On the bus ride home, Cruella approached me again.  "Want to get together after school?" she asked.  "Sher!" I enthused.  Maybe it WOULD be okay if the most popular girl in class wanted to get to know me….

Cruella arrived at my house and we went down to the family room with a big container of chips and soda to talk.  We chatted for hours about all sorts of things, including our impending puberty and how our mothers handled it.  We also talked about starting a girls club.  I was in heaven; it looked like I would finally be a part of the IN crowd!

The next day at the bus stop, I approached Cruella eagerly, but she seemed to be very involved in another conversation.  It was okay.  We had had a good time yesterday; everything was going to be fine.  I struck up a conversation with another girl at the bus stop who was several years younger than I.  Eventually the bus came to take us to school.  I sat with the girl who I was chatting with and didn't notice the conference that seemed to be going on around Cruella's seat.

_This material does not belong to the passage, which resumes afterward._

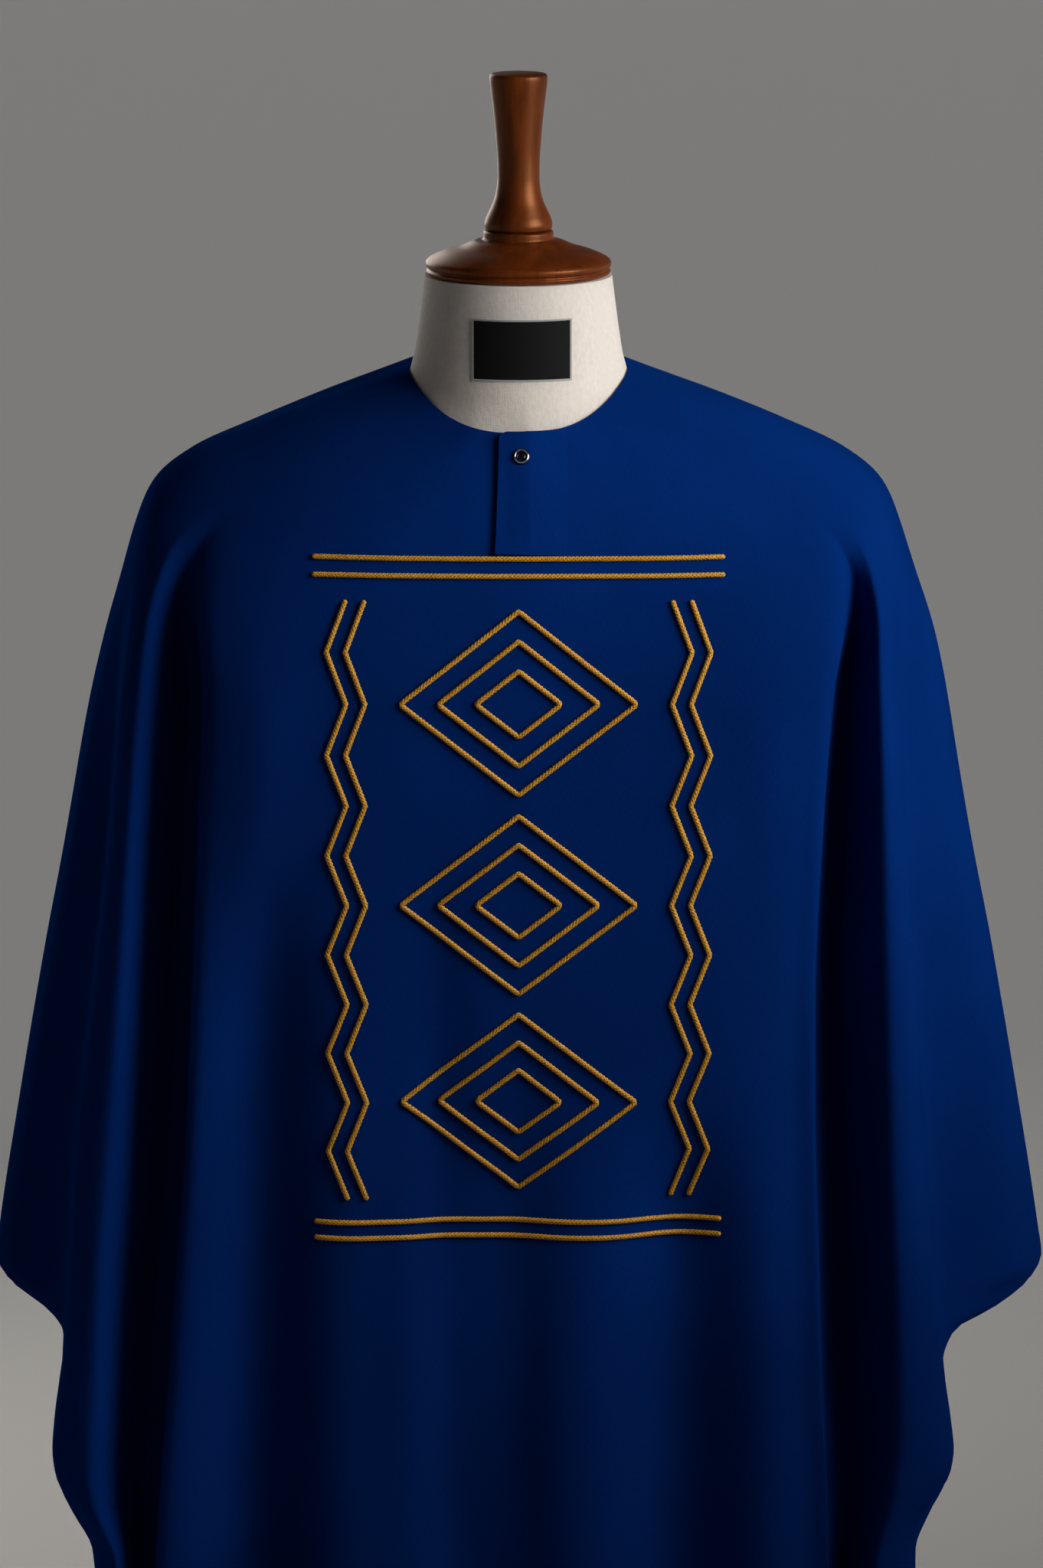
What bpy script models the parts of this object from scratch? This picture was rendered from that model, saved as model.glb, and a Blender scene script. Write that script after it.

During the day, I started to notice that kids were looking at me in a funny way.  Funny bad, not funny good, like sharing a joke.  I knew funny bad intimately from Alabama, so I could recognize it.  I tried to tell myself it was just my accent, but I knew something was wrong.  At lunch, Beautiful approached me and pulled me off to one side.  "Cruella is telling everyone that you're a whore.  I just thought you'd like to know," she whispered.

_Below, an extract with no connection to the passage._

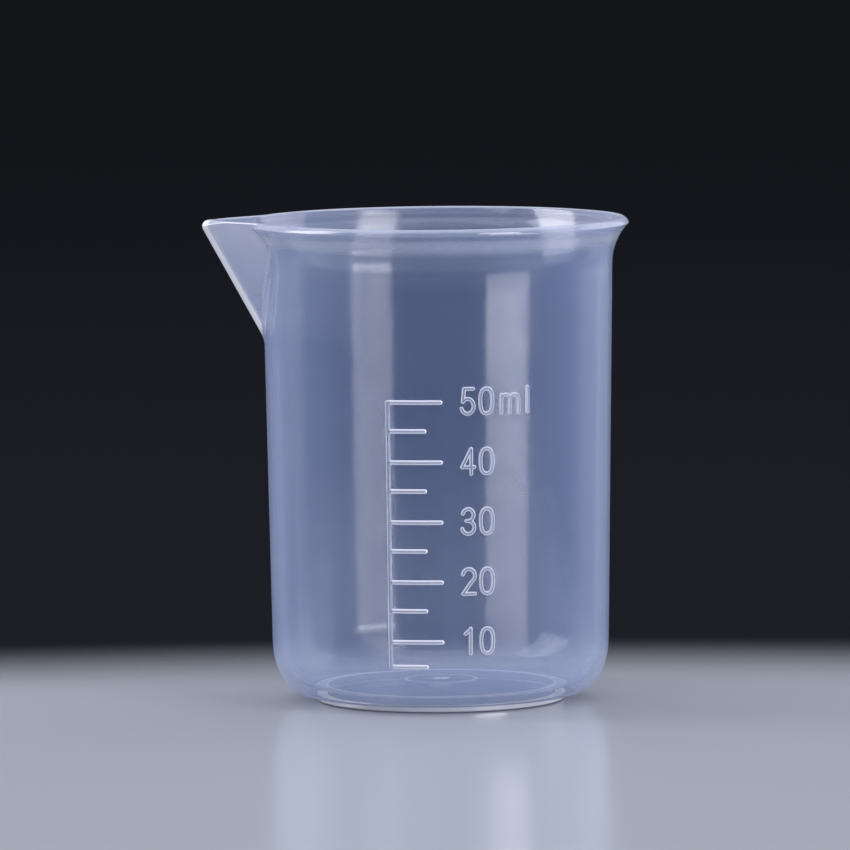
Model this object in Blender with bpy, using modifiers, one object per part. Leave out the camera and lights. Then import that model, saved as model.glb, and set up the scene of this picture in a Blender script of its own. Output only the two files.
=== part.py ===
"""Plastic measuring beaker, 50 ml, with a flared lip, a V spout and raised graduations.

The vessel is one thin-walled moulding: floor, heel, wall, flare, spout and foot ring. The
graduation scale and each figure stand on the front of the wall as solids of their own.

Frame: metres, +Z up. The beaker stands on z = 0, its spout points to -X, and its graduations
face -Y. The origin is the middle of the footprint's bounding box, so the turned axis lies at
x = AXIS_X, which is half of what the spout reaches beyond the lip.
"""

import math

import bmesh
import bpy
import numpy as np

MM = 0.001

# Body
HEIGHT = 60.8 * MM
HEEL_TOP_RADIUS = 21.23 * MM
DRAFT = math.radians(0.956)
WALL = 0.9 * MM

# Heel, a quarter ellipse between the wall and the underside
HEEL_REACH = 4.2 * MM
HEEL_RISE = 6.9 * MM
INNER_HEEL_REACH = 4.7 * MM
INNER_HEEL_RISE = 6.1 * MM

# Foot ring and floor
FOOT_RADIUS = 15.65 * MM
FOOT_WIDTH = 1.25 * MM
FOOT_HEIGHT = 0.8 * MM
FLOOR = 0.95 * MM
FLOOR_CROWN = 0.75 * MM
GATE_PAD_RADIUS = 4.65 * MM
GATE_PAD_DEPTH = 0.2 * MM
GATE_STUB_RADIUS = 1.3 * MM
GATE_STUB_HEIGHT = 0.3 * MM

# Flared lip
FLARE_RADIUS = 7.55 * MM
FLARE_ANGLE = math.radians(44.5)
INNER_FLARE_RADIUS = 9.4 * MM
LIP_LAND = 0.15 * MM
LIP_BEVEL = 0.83 * MM

# Spout
SPOUT_REACH = 5.39 * MM
SPOUT_HALF_ANGLE = math.radians(47)
KEEL_SLOPE = math.radians(28.6)
KEEL_RADIUS = 0.35 * MM
TIP_RADIUS = 0.8 * MM
SPOUT_WALL = 0.7 * MM

# Graduations, with lengths measured round the wall from the front line towards +X
SCALE_LEFT = -6.68 * MM
BAR_WIDTH = 0.56 * MM
TICK_WIDTH = 0.58 * MM
LONG_TICK = 7.12 * MM
SHORT_TICK = 5.12 * MM
SCALE_FOOT = 6.0 * MM
FIVE_ML_HEIGHT = 6.33 * MM
TEN_ML_HEIGHT = 9.42 * MM
TEN_ML_STEP = 7.47 * MM
HALF_MARK_LIFT = 0.15 * MM
LAST_MARK = 50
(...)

I was devastated, humiliated.  I didn't even have BREASTS!  How could I be a whore?!?  On the bus ride home, kids that I happened to bump into inoculated themselves with cootie shots.  Apparently whores have cooties.  I sat low in the seat, as close to the cold metal bus panel as I could get.  Leaning my head against the frosty glass, I stared at the snowy landscape rushing past, trying to hold back the tears.  I didn't fit in -- AGAIN.